**SET PROBLEM:** The entries below contain a line with "bpy.data.objects.remove(obj)" and a line with "return np.exp(-(((value - centre)". Retype exactly everything from the first down to the second, both included, and nothing else.

**DATASET ROWS:**

● ● ●

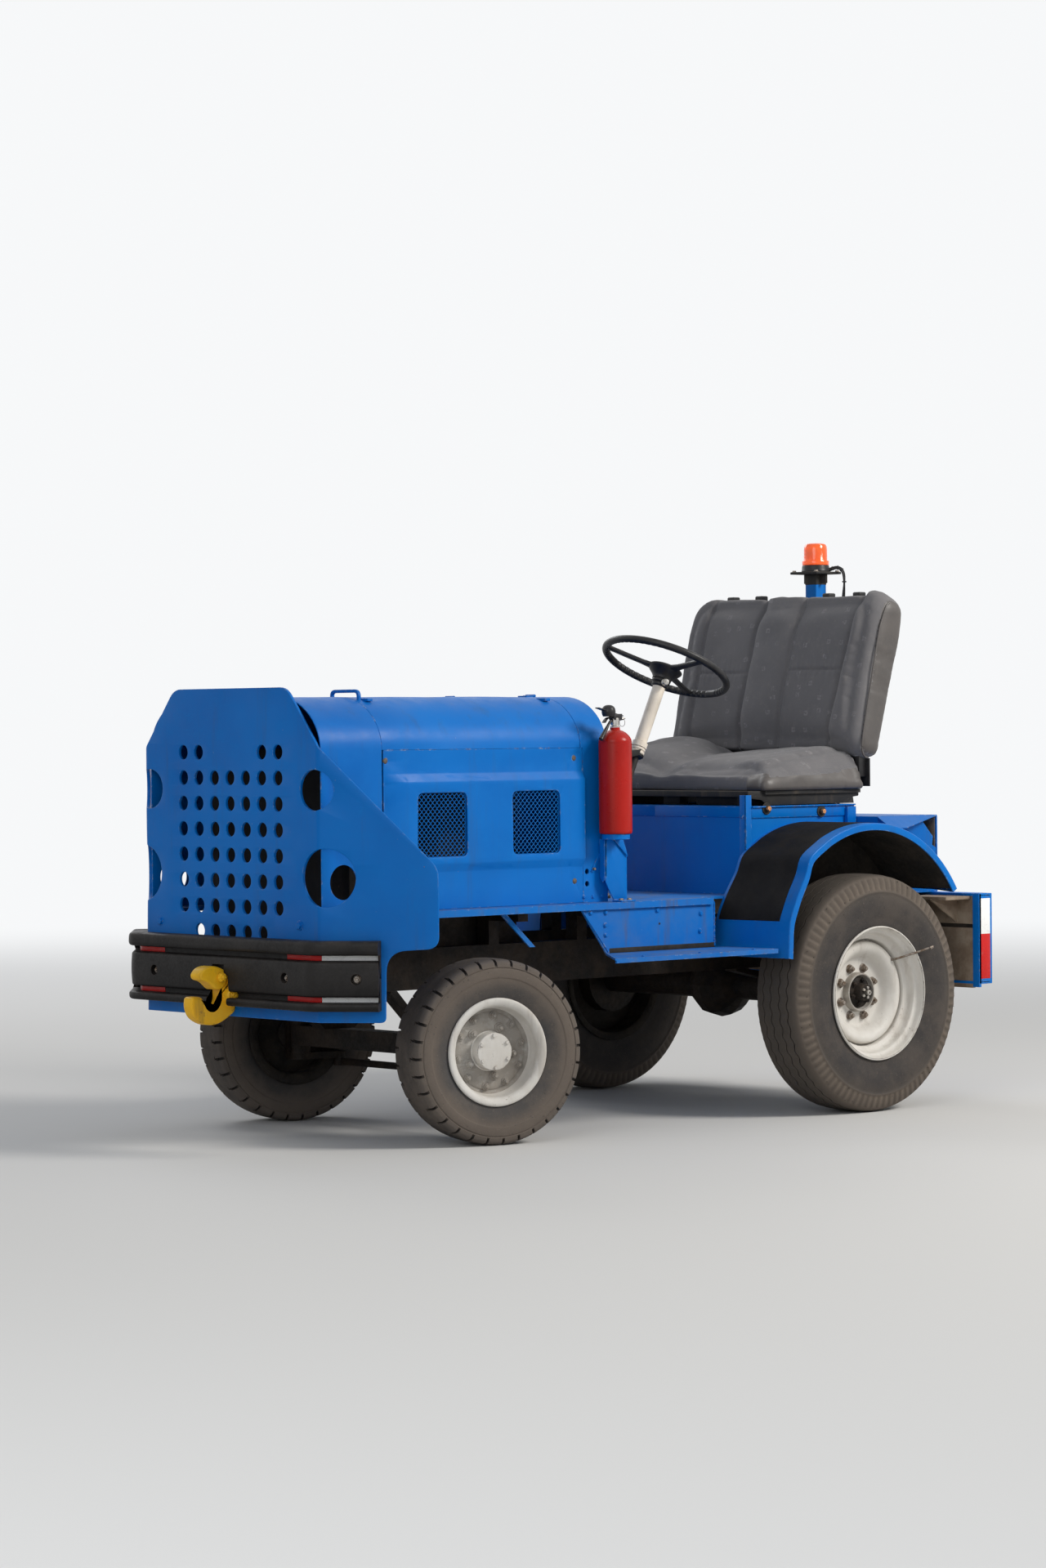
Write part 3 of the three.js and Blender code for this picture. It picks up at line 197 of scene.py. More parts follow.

● ● ●

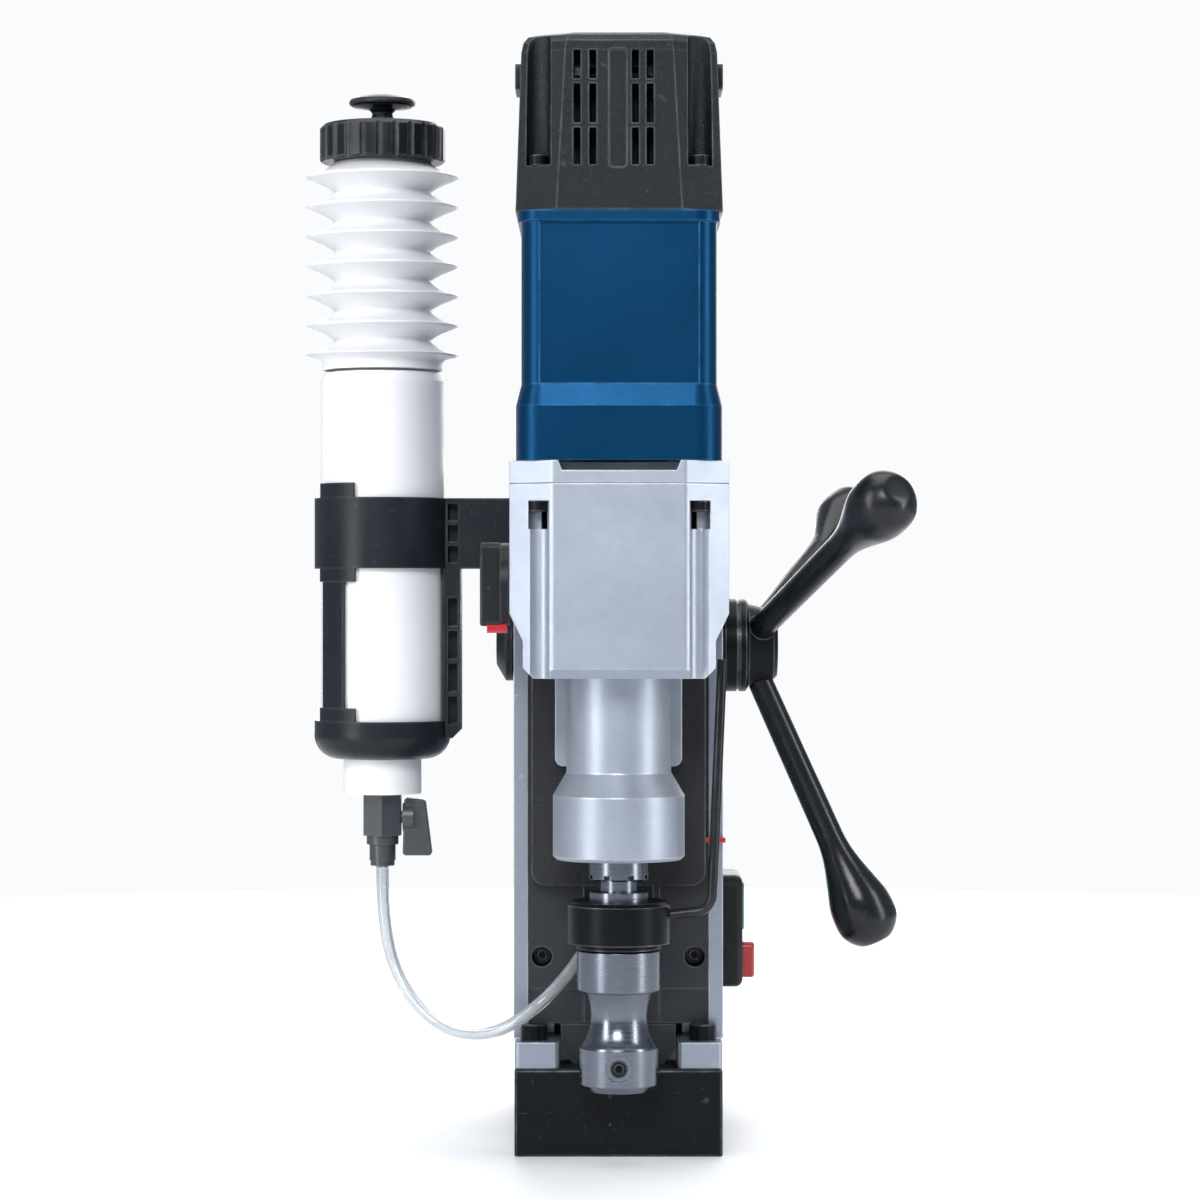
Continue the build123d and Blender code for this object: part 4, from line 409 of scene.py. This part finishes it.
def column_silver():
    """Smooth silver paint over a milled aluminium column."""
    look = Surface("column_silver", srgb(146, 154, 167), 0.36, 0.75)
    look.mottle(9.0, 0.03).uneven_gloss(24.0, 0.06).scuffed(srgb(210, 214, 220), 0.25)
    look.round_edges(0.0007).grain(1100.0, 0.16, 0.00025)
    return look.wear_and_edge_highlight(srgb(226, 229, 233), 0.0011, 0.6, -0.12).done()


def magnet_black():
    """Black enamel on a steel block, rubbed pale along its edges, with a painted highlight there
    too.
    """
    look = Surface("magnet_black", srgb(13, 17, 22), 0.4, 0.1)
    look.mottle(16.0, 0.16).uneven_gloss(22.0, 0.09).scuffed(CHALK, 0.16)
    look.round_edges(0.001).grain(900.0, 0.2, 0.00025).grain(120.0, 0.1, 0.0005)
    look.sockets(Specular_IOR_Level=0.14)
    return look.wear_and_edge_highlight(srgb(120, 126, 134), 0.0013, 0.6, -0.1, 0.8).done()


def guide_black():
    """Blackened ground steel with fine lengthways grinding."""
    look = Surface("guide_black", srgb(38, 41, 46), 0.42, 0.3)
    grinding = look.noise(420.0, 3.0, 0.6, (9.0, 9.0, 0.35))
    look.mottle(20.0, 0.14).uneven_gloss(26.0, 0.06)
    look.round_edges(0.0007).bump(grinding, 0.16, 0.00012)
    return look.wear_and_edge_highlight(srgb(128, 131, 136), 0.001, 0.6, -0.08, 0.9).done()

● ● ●

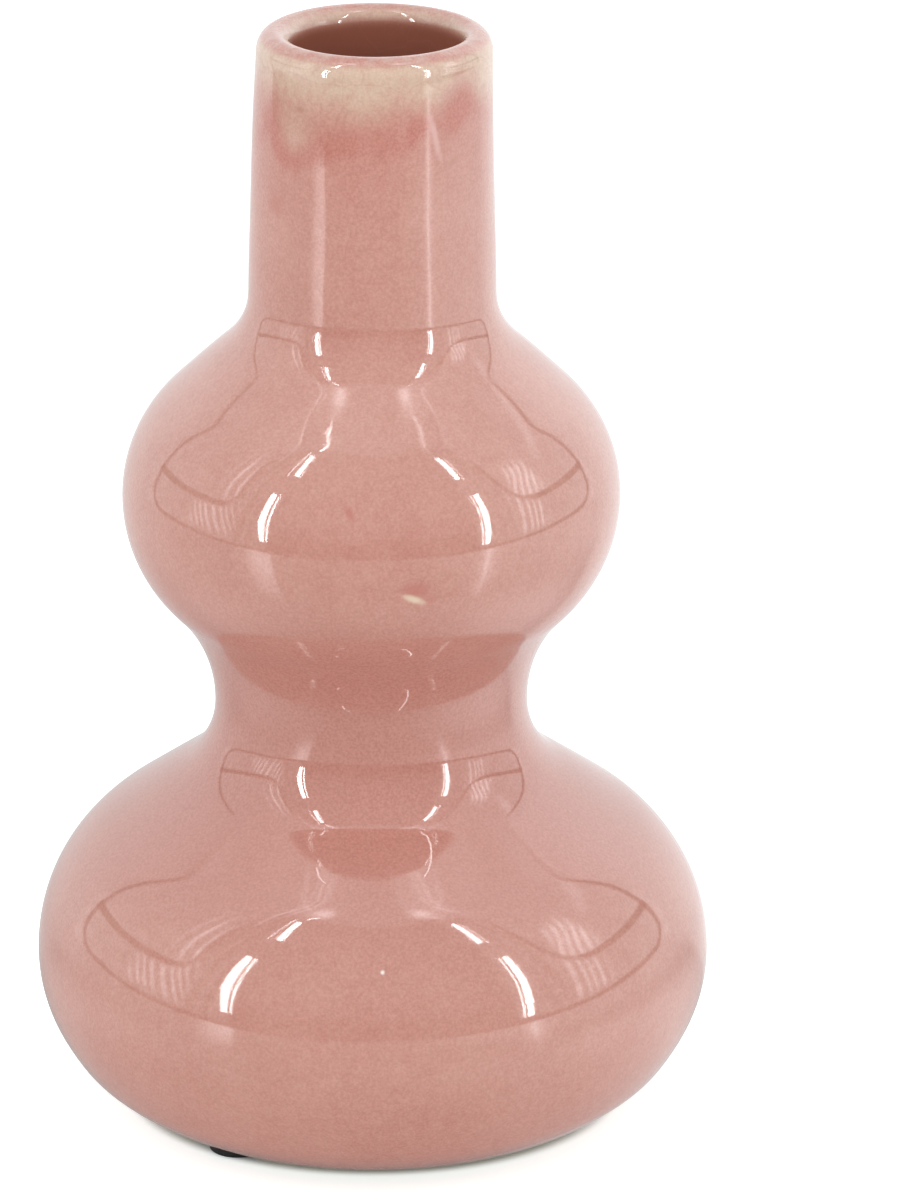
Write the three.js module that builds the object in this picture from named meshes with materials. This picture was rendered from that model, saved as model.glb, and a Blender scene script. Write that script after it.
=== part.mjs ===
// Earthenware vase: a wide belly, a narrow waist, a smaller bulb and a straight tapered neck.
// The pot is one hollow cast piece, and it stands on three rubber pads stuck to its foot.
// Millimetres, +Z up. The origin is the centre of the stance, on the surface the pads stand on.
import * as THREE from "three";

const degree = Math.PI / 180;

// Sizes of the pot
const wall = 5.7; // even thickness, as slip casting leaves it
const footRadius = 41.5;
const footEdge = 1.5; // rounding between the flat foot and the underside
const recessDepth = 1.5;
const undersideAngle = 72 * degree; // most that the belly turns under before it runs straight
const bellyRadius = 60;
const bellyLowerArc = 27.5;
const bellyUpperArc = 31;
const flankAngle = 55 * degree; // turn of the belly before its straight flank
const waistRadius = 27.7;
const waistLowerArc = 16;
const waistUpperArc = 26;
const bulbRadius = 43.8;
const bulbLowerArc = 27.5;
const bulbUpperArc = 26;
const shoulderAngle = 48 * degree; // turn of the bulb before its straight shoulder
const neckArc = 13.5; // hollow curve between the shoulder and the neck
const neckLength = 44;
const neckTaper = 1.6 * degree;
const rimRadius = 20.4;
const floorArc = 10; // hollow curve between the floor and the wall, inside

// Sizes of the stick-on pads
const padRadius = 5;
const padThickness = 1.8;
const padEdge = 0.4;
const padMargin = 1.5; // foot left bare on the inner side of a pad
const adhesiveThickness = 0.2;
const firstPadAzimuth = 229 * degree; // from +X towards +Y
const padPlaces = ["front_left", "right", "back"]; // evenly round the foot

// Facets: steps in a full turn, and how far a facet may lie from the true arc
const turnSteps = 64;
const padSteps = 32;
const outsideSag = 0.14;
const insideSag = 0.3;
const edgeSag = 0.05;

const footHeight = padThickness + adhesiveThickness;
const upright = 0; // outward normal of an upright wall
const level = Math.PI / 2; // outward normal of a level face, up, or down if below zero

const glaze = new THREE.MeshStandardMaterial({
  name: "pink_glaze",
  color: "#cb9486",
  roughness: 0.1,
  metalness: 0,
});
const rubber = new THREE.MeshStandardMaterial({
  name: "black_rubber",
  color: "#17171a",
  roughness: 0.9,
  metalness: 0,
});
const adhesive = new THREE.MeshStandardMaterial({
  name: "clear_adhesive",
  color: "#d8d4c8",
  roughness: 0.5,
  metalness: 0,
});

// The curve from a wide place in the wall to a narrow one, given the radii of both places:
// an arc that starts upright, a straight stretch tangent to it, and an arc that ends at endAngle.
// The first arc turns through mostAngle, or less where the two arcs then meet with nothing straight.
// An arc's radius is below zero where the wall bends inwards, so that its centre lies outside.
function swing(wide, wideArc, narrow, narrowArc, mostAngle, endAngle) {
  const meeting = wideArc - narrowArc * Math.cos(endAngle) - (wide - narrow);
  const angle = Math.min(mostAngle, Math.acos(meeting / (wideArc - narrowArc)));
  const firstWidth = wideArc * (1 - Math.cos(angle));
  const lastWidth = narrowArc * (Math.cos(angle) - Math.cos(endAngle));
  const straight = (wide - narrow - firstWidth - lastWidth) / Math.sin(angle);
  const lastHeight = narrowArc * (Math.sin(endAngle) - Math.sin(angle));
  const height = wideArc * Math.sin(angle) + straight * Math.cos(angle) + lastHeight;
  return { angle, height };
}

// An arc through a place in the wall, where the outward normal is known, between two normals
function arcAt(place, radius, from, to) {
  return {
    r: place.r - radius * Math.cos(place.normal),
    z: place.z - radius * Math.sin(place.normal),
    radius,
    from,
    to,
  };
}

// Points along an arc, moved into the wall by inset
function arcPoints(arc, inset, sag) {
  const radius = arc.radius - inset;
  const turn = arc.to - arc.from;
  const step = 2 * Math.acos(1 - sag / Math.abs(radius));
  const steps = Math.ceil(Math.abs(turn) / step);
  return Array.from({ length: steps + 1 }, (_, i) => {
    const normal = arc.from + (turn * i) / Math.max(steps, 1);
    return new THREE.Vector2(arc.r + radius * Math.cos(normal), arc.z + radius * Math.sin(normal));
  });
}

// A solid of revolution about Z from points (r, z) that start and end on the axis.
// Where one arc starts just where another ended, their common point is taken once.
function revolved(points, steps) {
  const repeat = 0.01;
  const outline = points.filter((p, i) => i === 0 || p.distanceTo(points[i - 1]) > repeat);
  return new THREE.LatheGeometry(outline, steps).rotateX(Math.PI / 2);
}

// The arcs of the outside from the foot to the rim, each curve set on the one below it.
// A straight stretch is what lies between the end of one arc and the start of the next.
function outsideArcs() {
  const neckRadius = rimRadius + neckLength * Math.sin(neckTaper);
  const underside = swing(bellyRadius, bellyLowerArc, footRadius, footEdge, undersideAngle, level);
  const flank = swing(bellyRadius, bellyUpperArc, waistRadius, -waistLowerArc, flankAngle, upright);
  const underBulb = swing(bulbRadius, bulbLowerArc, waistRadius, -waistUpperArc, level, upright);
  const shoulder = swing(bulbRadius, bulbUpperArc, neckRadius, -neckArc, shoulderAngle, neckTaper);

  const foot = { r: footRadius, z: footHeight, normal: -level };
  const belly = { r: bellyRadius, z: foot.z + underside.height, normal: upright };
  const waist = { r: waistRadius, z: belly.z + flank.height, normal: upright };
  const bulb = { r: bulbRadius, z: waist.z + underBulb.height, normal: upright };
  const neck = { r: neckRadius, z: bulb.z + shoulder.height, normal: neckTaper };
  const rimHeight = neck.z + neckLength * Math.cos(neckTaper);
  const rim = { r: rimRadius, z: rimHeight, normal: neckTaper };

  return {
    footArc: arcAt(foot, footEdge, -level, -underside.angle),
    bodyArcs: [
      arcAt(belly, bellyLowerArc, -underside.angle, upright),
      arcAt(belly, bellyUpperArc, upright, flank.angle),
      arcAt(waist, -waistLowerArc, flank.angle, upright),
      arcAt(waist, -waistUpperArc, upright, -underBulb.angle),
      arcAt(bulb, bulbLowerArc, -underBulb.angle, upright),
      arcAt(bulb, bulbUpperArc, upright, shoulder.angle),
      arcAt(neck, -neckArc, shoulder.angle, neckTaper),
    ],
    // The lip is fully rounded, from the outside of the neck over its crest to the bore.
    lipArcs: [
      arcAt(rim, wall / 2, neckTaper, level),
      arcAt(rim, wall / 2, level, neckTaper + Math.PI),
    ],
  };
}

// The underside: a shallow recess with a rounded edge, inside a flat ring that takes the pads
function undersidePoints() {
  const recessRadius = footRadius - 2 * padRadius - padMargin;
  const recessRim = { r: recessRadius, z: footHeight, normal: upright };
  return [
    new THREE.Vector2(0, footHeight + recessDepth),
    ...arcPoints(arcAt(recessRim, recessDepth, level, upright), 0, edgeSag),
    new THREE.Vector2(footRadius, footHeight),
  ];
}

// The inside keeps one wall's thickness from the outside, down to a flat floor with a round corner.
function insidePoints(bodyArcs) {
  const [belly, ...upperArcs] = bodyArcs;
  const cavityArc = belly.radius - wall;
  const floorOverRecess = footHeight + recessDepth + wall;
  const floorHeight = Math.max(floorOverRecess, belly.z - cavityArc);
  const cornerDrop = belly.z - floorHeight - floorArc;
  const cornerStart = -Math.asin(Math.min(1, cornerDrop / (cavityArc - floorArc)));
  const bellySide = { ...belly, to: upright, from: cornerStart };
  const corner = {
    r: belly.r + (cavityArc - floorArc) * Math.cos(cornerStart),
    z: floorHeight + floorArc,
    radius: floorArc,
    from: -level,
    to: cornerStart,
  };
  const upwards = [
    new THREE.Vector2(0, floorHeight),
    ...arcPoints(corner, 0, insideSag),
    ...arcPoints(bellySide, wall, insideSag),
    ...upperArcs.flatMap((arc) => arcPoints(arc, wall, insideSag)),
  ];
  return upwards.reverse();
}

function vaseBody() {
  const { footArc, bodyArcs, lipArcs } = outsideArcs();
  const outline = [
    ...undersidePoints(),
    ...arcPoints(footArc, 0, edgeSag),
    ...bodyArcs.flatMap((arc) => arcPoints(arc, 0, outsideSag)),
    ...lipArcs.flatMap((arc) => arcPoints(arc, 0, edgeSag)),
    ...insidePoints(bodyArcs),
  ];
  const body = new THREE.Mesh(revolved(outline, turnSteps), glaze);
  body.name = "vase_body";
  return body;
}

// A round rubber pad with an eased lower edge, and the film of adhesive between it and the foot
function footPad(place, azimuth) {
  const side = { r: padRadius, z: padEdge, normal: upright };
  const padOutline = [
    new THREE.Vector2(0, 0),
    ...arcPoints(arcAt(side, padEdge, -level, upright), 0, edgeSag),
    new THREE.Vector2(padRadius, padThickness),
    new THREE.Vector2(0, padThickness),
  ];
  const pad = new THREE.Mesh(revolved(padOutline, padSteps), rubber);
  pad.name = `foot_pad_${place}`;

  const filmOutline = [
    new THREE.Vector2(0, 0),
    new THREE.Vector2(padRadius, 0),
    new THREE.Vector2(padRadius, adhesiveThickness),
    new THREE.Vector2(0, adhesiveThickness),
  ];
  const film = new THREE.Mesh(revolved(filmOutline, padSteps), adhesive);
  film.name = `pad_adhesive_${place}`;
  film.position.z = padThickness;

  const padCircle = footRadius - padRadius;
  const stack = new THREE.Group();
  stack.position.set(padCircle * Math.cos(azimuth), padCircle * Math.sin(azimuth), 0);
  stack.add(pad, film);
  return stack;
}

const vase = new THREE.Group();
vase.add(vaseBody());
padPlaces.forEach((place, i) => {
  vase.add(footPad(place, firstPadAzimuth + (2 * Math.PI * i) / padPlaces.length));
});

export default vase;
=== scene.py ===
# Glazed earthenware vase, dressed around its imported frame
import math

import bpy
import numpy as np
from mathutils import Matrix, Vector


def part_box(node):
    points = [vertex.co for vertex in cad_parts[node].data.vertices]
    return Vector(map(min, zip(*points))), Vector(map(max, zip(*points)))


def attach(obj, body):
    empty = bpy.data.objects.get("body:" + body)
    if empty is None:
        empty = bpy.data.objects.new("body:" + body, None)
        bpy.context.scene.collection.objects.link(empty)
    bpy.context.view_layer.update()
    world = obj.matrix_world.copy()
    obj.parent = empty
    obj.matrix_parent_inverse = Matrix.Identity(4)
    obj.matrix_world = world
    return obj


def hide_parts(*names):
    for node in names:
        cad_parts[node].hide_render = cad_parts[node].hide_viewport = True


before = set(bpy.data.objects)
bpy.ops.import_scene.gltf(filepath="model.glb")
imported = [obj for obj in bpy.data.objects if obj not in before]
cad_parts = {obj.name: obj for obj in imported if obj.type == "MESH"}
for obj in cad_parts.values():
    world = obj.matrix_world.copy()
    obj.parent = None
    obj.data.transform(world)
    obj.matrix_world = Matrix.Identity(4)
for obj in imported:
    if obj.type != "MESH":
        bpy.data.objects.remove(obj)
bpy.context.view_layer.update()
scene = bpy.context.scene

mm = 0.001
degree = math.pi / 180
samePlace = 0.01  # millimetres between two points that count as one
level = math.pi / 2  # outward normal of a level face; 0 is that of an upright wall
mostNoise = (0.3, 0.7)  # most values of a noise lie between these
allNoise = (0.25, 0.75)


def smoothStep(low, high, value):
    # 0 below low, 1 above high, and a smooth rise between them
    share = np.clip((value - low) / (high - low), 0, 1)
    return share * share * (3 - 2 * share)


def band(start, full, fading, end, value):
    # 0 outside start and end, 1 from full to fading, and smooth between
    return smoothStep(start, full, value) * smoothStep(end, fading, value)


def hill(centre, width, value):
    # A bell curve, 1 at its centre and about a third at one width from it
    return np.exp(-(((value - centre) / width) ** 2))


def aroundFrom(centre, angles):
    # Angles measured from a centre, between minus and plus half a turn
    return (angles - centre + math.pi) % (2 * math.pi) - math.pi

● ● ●

**ANSWER TO THIS EXERCISE:**
        bpy.data.objects.remove(obj)
bpy.context.view_layer.update()
scene = bpy.context.scene

mm = 0.001
degree = math.pi / 180
samePlace = 0.01  # millimetres between two points that count as one
level = math.pi / 2  # outward normal of a level face; 0 is that of an upright wall
mostNoise = (0.3, 0.7)  # most values of a noise lie between these
allNoise = (0.25, 0.75)


def smoothStep(low, high, value):
    # 0 below low, 1 above high, and a smooth rise between them
    share = np.clip((value - low) / (high - low), 0, 1)
    return share * share * (3 - 2 * share)


def band(start, full, fading, end, value):
    # 0 outside start and end, 1 from full to fading, and smooth between
    return smoothStep(start, full, value) * smoothStep(end, fading, value)


def hill(centre, width, value):
    # A bell curve, 1 at its centre and about a third at one width from it
    return np.exp(-(((value - centre) / width) ** 2))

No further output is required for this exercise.